>>>

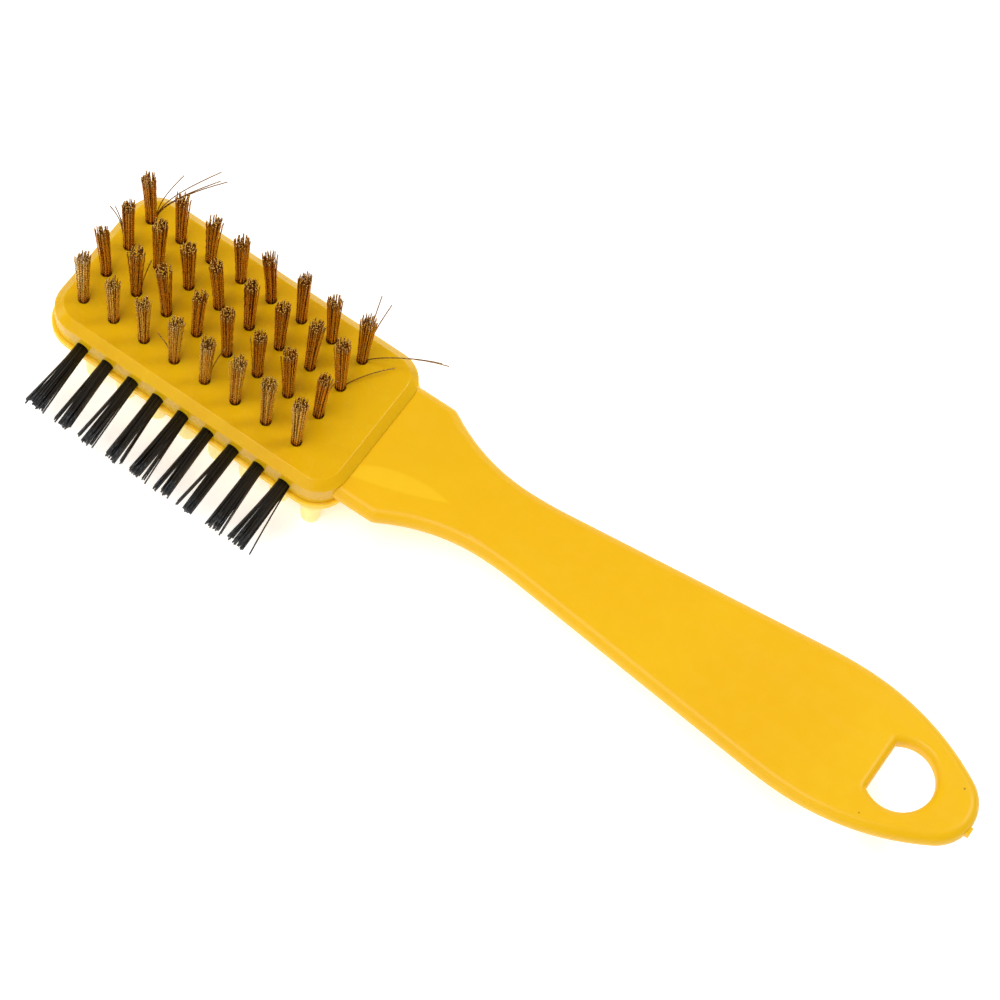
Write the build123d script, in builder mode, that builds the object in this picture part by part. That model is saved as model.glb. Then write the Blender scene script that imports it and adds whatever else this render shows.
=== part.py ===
from build123d import *
import os
from math import asin, atan2, cos, degrees, radians, sin, tan

os.makedirs("parts", exist_ok=True)

# A hand brush in three working faces: brass wire tufts on top of the head,
# a row of nylon tufts along one side, and soft rubber nubs underneath.
# X runs along the handle, Y across the head, Z up through the brass tufts.
# The origin is on the centre line, at the flat end of the nub under the middle of the head.

# Whole brush, mm
overall_length = 189.7

# Nubs: soft round studs in a field, moulded in one piece with the pad
# An inset is the distance from an edge of the block to the middle of the nearest one
nub_columns = 8
nub_rows = 5
nub_tail_inset = 10.65
nub_handle_inset = 4.45
nub_side_inset = 2.25
nub_diameter = 4.1
nub_height = 8.2
nub_draft = 1.5
nub_tip_rounding = 0.9
origin_column = 3
origin_row = 2

# Head: the block, and the pad under it with the same rounded outline and a small ledge
head_length = 63.4
head_width = 32.7
head_corner = 6.0
pad_ledge = 0.6
pad_thickness = 1.7
pad_edge_rounding = 0.5
block_thickness = 6.3
rim_inset = 1.7
rim_drop = 1.5
rim_rounding = 0.35

# Brass tufts, set in blind holes in the top of the block
brass_columns = 8
brass_rows = 4
brass_tail_inset = 4.95
brass_handle_inset = 11.2
brass_side_inset = 6.2
brass_root_diameter = 2.15
brass_tip_diameter = 3.4
brass_height = 16.4
brass_hole_depth = 4.2

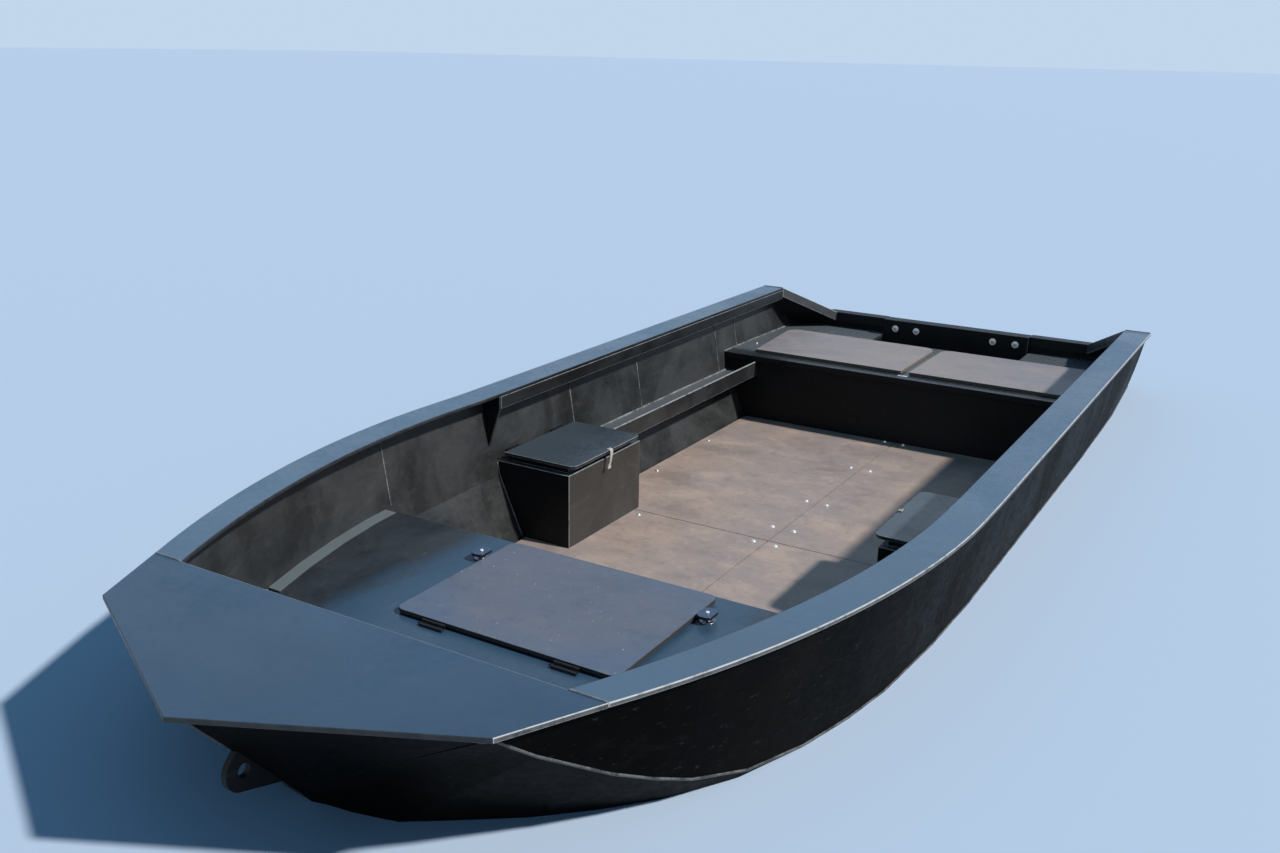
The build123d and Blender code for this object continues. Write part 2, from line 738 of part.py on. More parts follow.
# Side trays between the lockers and the stern seat
with BuildPart() as tray_port:
    block(sole_aft_x, box_aft_x, tray_lip_y, rail_half, tray_top - panel_t, tray_top)
    block(sole_aft_x, box_aft_x, tray_lip_y, tray_lip_y + panel_t, tray_top, tray_top + tray_lip_h)
    add(cavity.part, mode=Mode.INTERSECT)
finish(tray_port, "tray_port")
with BuildPart() as tray_starboard:
    mirror(tray_port.part, about=Plane.XZ)
finish(tray_starboard, "tray_starboard")

# Stern seat: deck with openings for two lids and the motor well, front lip and front wall
seat_deck_low = seat_deck_top - deck_t
seat_hole_aft_x = seat_lid_aft_x + seat_ledge
seat_hole_fore_x = seat_lid_fore_x - seat_ledge
seat_hole_in_y = seat_lid_in_y + seat_ledge
seat_hole_out_y = seat_lid_out_fore - seat_ledge
with BuildPart() as seat_deck:
    block(transom_inner_x, seat_front_x, -rail_half, rail_half, seat_deck_low, seat_deck_top)
    block(seat_front_x - deck_t, seat_front_x, -rail_half, rail_half,
          seat_deck_top - seat_lip_h, seat_deck_low)
    add(cavity.part, mode=Mode.INTERSECT)
    block(transom_inner_x, well_fore_x, -well_half, well_half, seat_deck_low, seat_deck_top,
          mode=Mode.SUBTRACT)
    for sign in (1, -1):
        hole = sorted((sign * seat_hole_in_y, sign * seat_hole_out_y))
        block(seat_hole_aft_x, seat_hole_fore_x, *hole, seat_deck_low, seat_deck_top,
              mode=Mode.SUBTRACT)
finish(seat_deck, "seat_deck")
with BuildPart() as seat_wall:
    block(seat_wall_x, seat_wall_x + panel_t, -rail_half, rail_half, -rail_z, seat_deck_low)
    add(cavity.part, mode=Mode.INTERSECT)
finish(seat_wall, "seat_wall")
with BuildPart() as seat_lid_port:
    with BuildSketch(Plane.XY.offset(seat_lid_low)) as outline:
        Polygon((seat_lid_fore_x, seat_lid_in_y), (seat_lid_fore_x, seat_lid_out_fore),
                (seat_lid_aft_x, seat_lid_out_aft), (seat_lid_aft_x, seat_lid_in_y), align=None)
        fillet(outline.vertices().group_by(Axis.X)[0], seat_lid_corner_r)
    extrude(amount=seat_lid_t)
    leaf_pockets("seat_port")
finish(seat_lid_port, "seat_lid_port")
with BuildPart() as seat_lid_starboard:
    mirror(seat_lid_port.part, about=Plane.XZ)
finish(seat_lid_starboard, "seat_lid_starboard")

# Motor well and motor board
with BuildPart() as well:
    block(transom_inner_x, well_fore_x + panel_t, -well_half - panel_t, well_half + panel_t,
          well_floor_top - panel_t, seat_deck_low)
    block(transom_inner_x, well_fore_x, -well_half, well_half, well_floor_top, seat_deck_low,
          mode=Mode.SUBTRACT)
finish(well, "motor_well")
with BuildPart() as motor_board:
    block(transom_inner_x, transom_inner_x + motor_board_t, -motor_board_half, motor_board_half,
          well_floor_top, transom_top_z)
finish(motor_board, "motor_board")

# Eye plate on the stem
with BuildPart() as eye:
    with BuildSketch(Plane.XZ):
        with BuildLine():
            top_x = stem_foot_x + (eye_top_z - stem_foot_z) * stem_rake
            foot_x = stem_foot_x + (eye_foot_z - stem_foot_z) * stem_rake
            Line((top_x - eye_root, eye_top_z), (foot_x - eye_root, eye_foot_z))
            CenterArc((eye_x, eye_z), eye_r, 0, 360)
        make_hull()
        with Locations((eye_x, eye_z)):
            Circle(eye_hole_r, mode=Mode.SUBTRACT)
    extrude(amount=eye_t / 2, both=True)
    split(bisect_by=Plane(origin=(stem_foot_x - eye_root, 0, stem_foot_z),
                          z_dir=(1, 0, -stem_rake)), keep=Keep.TOP)
    add(bottom_port.part, mode=Mode.SUBTRACT)
    add(bottom_starboard.part, mode=Mode.SUBTRACT)
finish(eye, "bow_eye")


# Hinges: leaves let into the lids, fixed leaves on cleats, and faceted barrels and pins
def barrel(place, x0, x1, radius, mode=Mode.ADD, across_corners=True):
    """Faceted bar around the pin's axis, from x0 to x1 along it."""
    end = Plane(origin=place.from_local_coords(Vector(x0, 0, 0)), x_dir=place.y_dir,
                z_dir=place.x_dir)
    with BuildSketch(end) as outline:
        RegularPolygon(radius, hinge_sides, major_radius=across_corners)
    extrude(outline.sketch, amount=x1 - x0, mode=mode)


def leaf(place, y0, y1, x0, x1):
    """Flat of a leaf between two corners in the hinge's plane."""
    with Locations(place):
        with Locations(((x0 + x1) / 2, (y0 + y1) / 2, -leaf_drop)):
            Box(x1 - x0, y1 - y0, leaf_t)


def fixed_half(place, width):
    """Fixed leaf, its two barrels and the pin."""
    half = hinge_w / 2
    inner = hinge_knuckle / 2 + hinge_axial_gap
    leaf(place, hinge_reach, hinge_reach + width, -half, half)
    for x0, x1 in ((-half, -inner), (inner, half)):
        leaf(place, leaf_root, hinge_reach, x0, x1)
        barrel(place, x0, x1, hinge_r)
    barrel(place, -half, half, pin_r)


def moving_half(place):
    """Moving leaf with its one barrel, bored for the pin."""
    half = hinge_w / 2
    leaf(place, -hinge_reach - leaf_w, -hinge_reach, -half, half)
    leaf(place, -hinge_reach, -leaf_root, -hinge_knuckle / 2, hinge_knuckle / 2)
    barrel(place, -hinge_knuckle / 2, hinge_knuckle / 2, hinge_r)
    barrel(place, -half, half, pin_r + pin_play, mode=Mode.SUBTRACT, across_corners=False)


def cleat(place, width, height):
    """Block that carries the fixed leaf."""
    with Locations(place):
        with Locations((0, hinge_reach + width / 2, -hinge_r - height / 2)):
            Box(hinge_w, width, height)


with BuildPart() as fixed_leaves:
    for lid, row in HINGES.items():
        for place in hinge_pair(lid):
            fixed_half(place, row[5])
finish(fixed_leaves, "hinge_leaves_fixed")
with BuildPart() as cleats:
    for lid, row in HINGES.items():
        for place in hinge_pair(lid):
            cleat(place, row[5], row[6])
    add(cavity.part, mode=Mode.INTERSECT)
finish(cleats, "hinge_cleats")
for lid in HINGES:
    with BuildPart() as moving_leaves:
        for place in hinge_pair(lid):
            moving_half(place)
    finish(moving_leaves, "hinge_leaves_" + lid)
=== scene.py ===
"""Finish of the flat-decked plastic work boat: plates, plywood, welds, screws and fittings."""

import json
import math

import bmesh
import bpy
from mathutils import Matrix, Vector, geometry, noise
from mathutils.bvhtree import BVHTree

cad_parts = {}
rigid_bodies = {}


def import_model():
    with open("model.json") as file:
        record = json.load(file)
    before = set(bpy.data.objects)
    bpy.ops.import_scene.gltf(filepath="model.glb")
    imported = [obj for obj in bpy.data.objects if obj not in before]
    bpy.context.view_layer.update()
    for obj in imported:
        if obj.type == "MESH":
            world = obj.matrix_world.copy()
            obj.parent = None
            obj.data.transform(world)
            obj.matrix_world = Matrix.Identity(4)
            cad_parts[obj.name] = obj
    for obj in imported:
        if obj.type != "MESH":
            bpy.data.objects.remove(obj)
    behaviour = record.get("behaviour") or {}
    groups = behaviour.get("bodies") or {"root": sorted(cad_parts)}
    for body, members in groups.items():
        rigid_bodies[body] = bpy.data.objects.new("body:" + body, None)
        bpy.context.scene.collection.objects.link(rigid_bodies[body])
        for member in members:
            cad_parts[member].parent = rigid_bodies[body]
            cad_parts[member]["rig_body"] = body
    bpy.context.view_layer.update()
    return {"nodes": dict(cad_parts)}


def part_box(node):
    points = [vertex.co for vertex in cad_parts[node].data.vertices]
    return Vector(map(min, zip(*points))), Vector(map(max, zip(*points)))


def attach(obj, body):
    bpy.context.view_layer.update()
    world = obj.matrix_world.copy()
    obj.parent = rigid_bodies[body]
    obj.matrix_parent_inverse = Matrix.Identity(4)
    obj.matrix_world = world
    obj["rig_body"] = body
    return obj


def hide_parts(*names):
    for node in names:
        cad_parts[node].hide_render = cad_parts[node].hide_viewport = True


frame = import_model()
NODES = frame["nodes"]


# Camera of the photograph, in metres and degrees
CAMERA_PLACE = (3.784, 1.752, 1.587)
CAMERA_PITCH = -17.5226
CAMERA_ROLL = -1.0720
CAMERA_YAW = -30.5127
FOCAL_PIXELS = 1203.58
IMAGE_WIDTH = 1280
SENSOR_WIDTH = 36.0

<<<

▶ **SET TASK**:
Among the entries above, locate the lines containing "barrel(place, -hinge_knuckle /" and "cad_parts[member].parent = rigid_bodies[body]", and transcribe exactly those two lines and all lines between.

▶ **CORRECT RESPONSE**:
    barrel(place, -hinge_knuckle / 2, hinge_knuckle / 2, hinge_r)
    barrel(place, -half, half, pin_r + pin_play, mode=Mode.SUBTRACT, across_corners=False)


def cleat(place, width, height):
    """Block that carries the fixed leaf."""
    with Locations(place):
        with Locations((0, hinge_reach + width / 2, -hinge_r - height / 2)):
            Box(hinge_w, width, height)


with BuildPart() as fixed_leaves:
    for lid, row in HINGES.items():
        for place in hinge_pair(lid):
            fixed_half(place, row[5])
finish(fixed_leaves, "hinge_leaves_fixed")
with BuildPart() as cleats:
    for lid, row in HINGES.items():
        for place in hinge_pair(lid):
            cleat(place, row[5], row[6])
    add(cavity.part, mode=Mode.INTERSECT)
finish(cleats, "hinge_cleats")
for lid in HINGES:
    with BuildPart() as moving_leaves:
        for place in hinge_pair(lid):
            moving_half(place)
    finish(moving_leaves, "hinge_leaves_" + lid)
=== scene.py ===
"""Finish of the flat-decked plastic work boat: plates, plywood, welds, screws and fittings."""

import json
import math

import bmesh
import bpy
from mathutils import Matrix, Vector, geometry, noise
from mathutils.bvhtree import BVHTree

cad_parts = {}
rigid_bodies = {}


def import_model():
    with open("model.json") as file:
        record = json.load(file)
    before = set(bpy.data.objects)
    bpy.ops.import_scene.gltf(filepath="model.glb")
    imported = [obj for obj in bpy.data.objects if obj not in before]
    bpy.context.view_layer.update()
    for obj in imported:
        if obj.type == "MESH":
            world = obj.matrix_world.copy()
            obj.parent = None
            obj.data.transform(world)
            obj.matrix_world = Matrix.Identity(4)
            cad_parts[obj.name] = obj
    for obj in imported:
        if obj.type != "MESH":
            bpy.data.objects.remove(obj)
    behaviour = record.get("behaviour") or {}
    groups = behaviour.get("bodies") or {"root": sorted(cad_parts)}
    for body, members in groups.items():
        rigid_bodies[body] = bpy.data.objects.new("body:" + body, None)
        bpy.context.scene.collection.objects.link(rigid_bodies[body])
        for member in members:
            cad_parts[member].parent = rigid_bodies[body]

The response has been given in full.